To avoid confusion and establish a common reference, EDA has settled on a ‘minimum common denominator’ definition of the functional perspective of AI. For example, AI is very good at proposing the best option among a range of choices regarding a decision needed. The Agency has thus adopted the following definition: 
AI is the capability provided by algorithms of selecting, optimal or sub-optimal choices from a wide possibility space, in order to achieve specific goals by applying different strategies including adaptivity to the surrounding dynamical conditions and learning from own experience, externally supplied or self-generated data. 
This definition helps clear the way for EDA to support European defence cooperation in AI. 

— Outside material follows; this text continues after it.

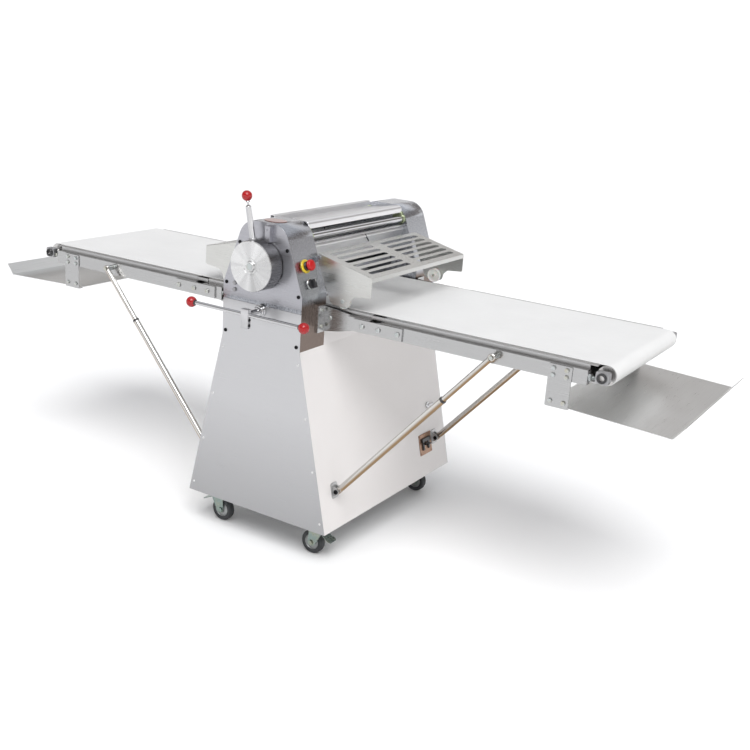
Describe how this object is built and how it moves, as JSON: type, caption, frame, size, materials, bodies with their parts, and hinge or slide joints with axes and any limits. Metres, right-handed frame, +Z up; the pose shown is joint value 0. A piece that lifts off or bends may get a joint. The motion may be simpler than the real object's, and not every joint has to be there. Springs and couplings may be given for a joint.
{
  "type": "dough sheeter",
  "caption": "Reversible dough sheeter on a wheeled stand: two-roller head with gap handle, hinged guards and folding belt tables with struts and end trays.",
  "frame": {"origin": "on the floor, under the middle of the stand and head, halfway between the two side housings", "axes": "+X along the belt tables to the right seen from the operator, +Y away from the operator, +Z up"},
  "size_m": [2.456, 0.8489, 1.0867],
  "materials": {
    "stainless_brushed": "brushed satin",
    "stainless_satin": "satin",
    "white_powder": "fine powder coat",
    "frame_paint": "satin",
    "fasteners": "black oxide",
    "cast_grey": "satin",
    "chrome": "polished",
    "belt": "matte",
    "motor_paint": "satin",
    "black_rubber": "matte",
    "breaker": "moulded",
    "yellow_plastic": "gloss",
    "red_plastic": "gloss",
    "black_plastic": "fine",
    "turned_aluminium": "turned",
    "nylon": "moulded",
    "zinc": "zinc plated",
    "tyre": "moulded",
    "steel_bar": "bright"
  },
  "bodies": {
    "root": {"base_frame": "frame_paint", "front_panel": "stainless_brushed", "front_plate": "stainless_brushed", "rear_panel": "stainless_brushed", "right_panel": "white_powder", "left_panel": "white_powder", "panel_screws": "fasteners", "strut_lugs": "stainless_satin", "front_housing": "cast_grey", "rear_housing": "cast_grey", "roller_hood": "stainless_satin", "scraper_bars": "chrome", "table_brackets": "stainless_satin", "inner_belts": "belt", "drive_motor": "motor_paint", "vee_belt": "black_rubber", "switch_plate": "breaker", "estop_ring": "yellow_plastic"},
    "lower_roller_body": {"lower_roller": "chrome"},
    "gap_handle": {"gap_dial": "turned_aluminium", "gap_lever": "chrome"},
    "gap_knob_body": {"gap_knob": "red_plastic"},
    "carriage": {"roller_carriage": "steel_bar"},
    "upper_roller_body": {"upper_roller": "chrome"},
    "motor_pulley_body": {"motor_pulley": "steel_bar"},
    "reversing_lever_body": {"reversing_lever": "chrome"},
    "estop_button_body": {"estop_button": "red_plastic"},
    "selector_body": {"selector_knob": "black_plastic"},
    "cam_lock_body": {"cam_lock": "chrome"},
    "breaker_toggle_body": {"breaker_toggle": "black_plastic"},
    "drive_roller_right_body": {"drive_roller_right": "turned_aluminium"},
    "table_right": {"table_frame_right": "stainless_satin", "bed_right": "stainless_satin", "belt_right": "belt", "end_fittings_right": "steel_bar", "tray_right": "stainless_brushed"},
    "end_roller_right_body": {"end_roller_right": "turned_aluminium"},
    "strut_tube_right": {"strut_tubes_right": "chrome"},
    "strut_rod_right": {"strut_rods_right": "chrome"},
    "guard_right_body": {"guard_right": "stainless_satin"},
    "guard_discs_right_body": {"guard_discs_right": "nylon"},
    "drive_roller_left_body": {"drive_roller_left": "turned_aluminium"},
    "table_left": {"table_frame_left": "stainless_satin", "bed_left": "stainless_satin", "belt_left": "belt", "end_fittings_left": "steel_bar", "tray_left": "stainless_brushed"},
    "end_roller_left_body": {"end_roller_left": "turned_aluminium"},
    "strut_tube_left": {"strut_tubes_left": "chrome"},
    "strut_rod_left": {"strut_rods_left": "chrome"},
    "guard_left_body": {"guard_left": "stainless_satin"},
    "guard_discs_left_body": {"guard_discs_left": "nylon"},
    "caster_fork_front_right_body": {"caster_fork_front_right": "zinc"},
    "caster_wheel_front_right_body": {"caster_wheel_front_right": "tyre"},
    "caster_fork_front_left_body": {"caster_fork_front_left": "zinc"},
    "caster_wheel_front_left_body": {"caster_wheel_front_left": "tyre"},
    "caster_fork_rear_right_body": {"caster_fork_rear_right": "zinc"},
    "caster_wheel_rear_right_body": {"caster_wheel_rear_right": "tyre"},
    "caster_fork_rear_left_body": {"caster_fork_rear_left": "zinc"},
    "caster_wheel_rear_left_body": {"caster_wheel_rear_left": "tyre"}
  },
  "joints": [
    {"name": "lower_roller_spin", "type": "hinge", "parent": "root", "child": "lower_roller_body", "pos_m": [0, 0, 0.724], "axis": [0, 1, 0], "continuous": true},
    {"name": "gap_handle_turn", "type": "hinge", "parent": "root", "child": "gap_handle", "pos_m": [0, -0.41, 0.88], "axis": [0, 1, 0], "range_deg": [-32.87, 126.8]},
    {"name": "gap_knob_pull", "type": "slide", "parent": "gap_handle", "child": "gap_knob_body", "axis": [-0.2079, 0, 0.9781], "range_m": [0, 0.008], "stiffness_N_per_m": 400},
    {"name": "roller_lift", "type": "slide", "parent": "root", "child": "carriage", "axis": [0, 0, 1], "range_m": [-0.007, 0.027]},
    {"name": "upper_roller_spin", "type": "hinge", "parent": "carriage", "child": "upper_roller_body", "pos_m": [0, 0, 0.816], "axis": [0, 1, 0], "continuous": true},
    {"name": "motor_pulley_spin", "type": "hinge", "parent": "root", "child": "motor_pulley_body", "pos_m": [0, 0.324, 0.23], "axis": [0, 1, 0], "continuous": true},
    {"name": "reversing_lever_tilt", "type": "hinge", "parent": "root", "child": "reversing_lever_body", "pos_m": [0, -0.45, 0.743], "axis": [0, 1, 0], "range_deg": [-15, 15]},
    {"name": "estop_press", "type": "slide", "parent": "root", "child": "estop_button_body", "axis": [-0.9391, 0, -0.3437], "range_m": [0, 0.005], "stiffness_N_per_m": 1500},
    {"name": "selector_turn", "type": "hinge", "parent": "root", "child": "selector_body", "pos_m": [0.13202, -0.325, 0.836], "axis": [0.9391, 0, 0.3437], "range_deg": [-45, 45]},
    {"name": "cam_lock_turn", "type": "hinge", "parent": "root", "child": "cam_lock_body", "pos_m": [0.21282, 0.284, 0.334], "axis": [0.9757, 0, 0.219], "range_deg": [0, 90]},
    {"name": "breaker_toggle_tilt", "type": "hinge", "parent": "root", "child": "breaker_toggle_body", "pos_m": [0.2485, 0.243, 0.21386], "axis": [0, 1, 0], "range_deg": [-25, 25]},
    {"name": "drive_roller_right_spin", "type": "hinge", "parent": "root", "child": "drive_roller_right_body", "pos_m": [0.088, 0, 0.741], "axis": [0, 1, 0], "continuous": true},
    {"name": "table_right_fold", "type": "hinge", "parent": "root", "child": "table_right", "pos_m": [0.342, 0, 0.734], "axis": [0, -1, 0], "range_deg": [0, 80]},
    {"name": "end_roller_right_spin", "type": "hinge", "parent": "table_right", "child": "end_roller_right_body", "pos_m": [1.003, 0, 0.741], "axis": [0, 1, 0], "continuous": true},
    {"name": "strut_right_swing", "type": "hinge", "parent": "root", "child": "strut_tube_right", "pos_m": [0.25198, 0, 0.221], "axis": [0, -1, 0], "range_deg": [0, 31.68]},
    {"name": "strut_right_extend", "type": "slide", "parent": "strut_tube_right", "child": "strut_rod_right", "axis": [0.6614, 0, 0.75], "range_m": [0, 0.1981]},
    {"name": "guard_right_lift", "type": "hinge", "parent": "root", "child": "guard_right_body", "pos_m": [0.12197, 0, 0.905], "axis": [0, -1, 0], "range_deg": [0, 70]},
    {"name": "guard_discs_right_spin", "type": "hinge", "parent": "guard_right_body", "child": "guard_discs_right_body", "pos_m": [0.20897, 0, 0.7903], "axis": [0, 1, 0], "continuous": true},
    {"name": "drive_roller_left_spin", "type": "hinge", "parent": "root", "child": "drive_roller_left_body", "pos_m": [-0.088, 0, 0.741], "axis": [0, 1, 0], "continuous": true},
    {"name": "table_left_fold", "type": "hinge", "parent": "root", "child": "table_left", "pos_m": [-0.342, 0, 0.734], "axis": [0, 1, 0], "range_deg": [0, 80]},
    {"name": "end_roller_left_spin", "type": "hinge", "parent": "table_left", "child": "end_roller_left_body", "pos_m": [-1.003, 0, 0.741], "axis": [0, 1, 0], "continuous": true},
    {"name": "strut_left_swing", "type": "hinge", "parent": "root", "child": "strut_tube_left", "pos_m": [-0.25198, 0, 0.221], "axis": [0, 1, 0], "range_deg": [0, 31.68]},
    {"name": "strut_left_extend", "type": "slide", "parent": "strut_tube_left", "child": "strut_rod_left", "axis": [-0.6614, 0, 0.75], "range_m": [0, 0.1981]},
    {"name": "guard_left_lift", "type": "hinge", "parent": "root", "child": "guard_left_body", "pos_m": [-0.12197, 0, 0.905], "axis": [0, 1, 0], "range_deg": [0, 70]},
    {"name": "guard_discs_left_spin", "type": "hinge", "parent": "guard_left_body", "child": "guard_discs_left_body", "pos_m": [-0.20897, 0, 0.7903], "axis": [0, 1, 0], "continuous": true},
    {"name": "caster_front_right_swivel", "type": "hinge", "parent": "root", "child": "caster_fork_front_right_body", "pos_m": [0.205, -0.31, 0.1], "axis": [0, 0, 1], "continuous": true},
    {"name": "caster_front_right_roll", "type": "hinge", "parent": "caster_fork_front_right_body", "child": "caster_wheel_front_right_body", "pos_m": [0.179, -0.31, 0.0375], "axis": [0, 1, 0], "continuous": true},
    {"name": "caster_front_left_swivel", "type": "hinge", "parent": "root", "child": "caster_fork_front_left_body", "pos_m": [-0.205, -0.31, 0.1], "axis": [0, 0, 1], "continuous": true},
    {"name": "caster_front_left_roll", "type": "hinge", "parent": "caster_fork_front_left_body", "child": "caster_wheel_front_left_body", "pos_m": [-0.179, -0.31, 0.0375], "axis": [0, 1, 0], "continuous": true},
    {"name": "caster_rear_right_swivel", "type": "hinge", "parent": "root", "child": "caster_fork_rear_right_body", "pos_m": [0.205, 0.31, 0.1], "axis": [0, 0, 1], "continuous": true},
    {"name": "caster_rear_right_roll", "type": "hinge", "parent": "caster_fork_rear_right_body", "child": "caster_wheel_rear_right_body", "pos_m": [0.179, 0.31, 0.0375], "axis": [0, 1, 0], "continuous": true},
    {"name": "caster_rear_left_swivel", "type": "hinge", "parent": "root", "child": "caster_fork_rear_left_body", "pos_m": [-0.205, 0.31, 0.1], "axis": [0, 0, 1], "continuous": true},
    {"name": "caster_rear_left_roll", "type": "hinge", "parent": "caster_fork_rear_left_body", "child": "caster_wheel_rear_left_body", "pos_m": [-0.179, 0.31, 0.0375], "axis": [0, 1, 0], "continuous": true}
  ],
  "couplings": [
    {"joint": "roller_lift", "follows": "gap_handle_turn", "m_per_rad": 0.0122},
    {"joint": "upper_roller_spin", "follows": "lower_roller_spin", "ratio": -1},
    {"joint": "motor_pulley_spin", "follows": "lower_roller_spin", "ratio": 1.7143},
    {"joint": "drive_roller_right_spin", "follows": "lower_roller_spin", "ratio": 1.68},
    {"joint": "end_roller_right_spin", "follows": "lower_roller_spin", "ratio": 1.68},
    {"joint": "strut_right_swing", "follows": "table_right_fold", "ratio": 0.39535},
    {"joint": "strut_right_extend", "follows": "table_right_fold", "m_per_rad": 0.14172},
    {"joint": "drive_roller_left_spin", "follows": "lower_roller_spin", "ratio": 1.68},
    {"joint": "end_roller_left_spin", "follows": "lower_roller_spin", "ratio": 1.68},
    {"joint": "strut_left_swing", "follows": "table_left_fold", "ratio": 0.39535},
    {"joint": "strut_left_extend", "follows": "table_left_fold", "m_per_rad": 0.14172}
  ]
}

As for machine learning, this can be understood in two ways related to the AI domain. One is that ML represents the ability of certain algorithms to learn without being explicitly programmed to do so. The other way refers not to their learning ability but to the algorithms themselves.  
For EDA, machine learning means the ability of algorithms “to model systems by learning from the data these systems produce”. These models identify and extract patterns, thus acquiring their own knowledge and inferring from the data how to predict the outcome of new inputs not previously seen. 
An exemplary illustration of ML would be so-called deep learning algorithms such as ‘Convolutional Neural Networks’ or ‘Recurrent Neural Networks’. These have produced spectacular results and are behind the explosion of AI in the last ten years regarding image- and voice-identification (Google, Facebook, Apple, etc.). They are also the reason why ML is erroneously taken as the whole body of AI when, in fact, it is only a part of it. Why? ML is a subset of AI because many AI algorithms do not have ML’s self-learning ability.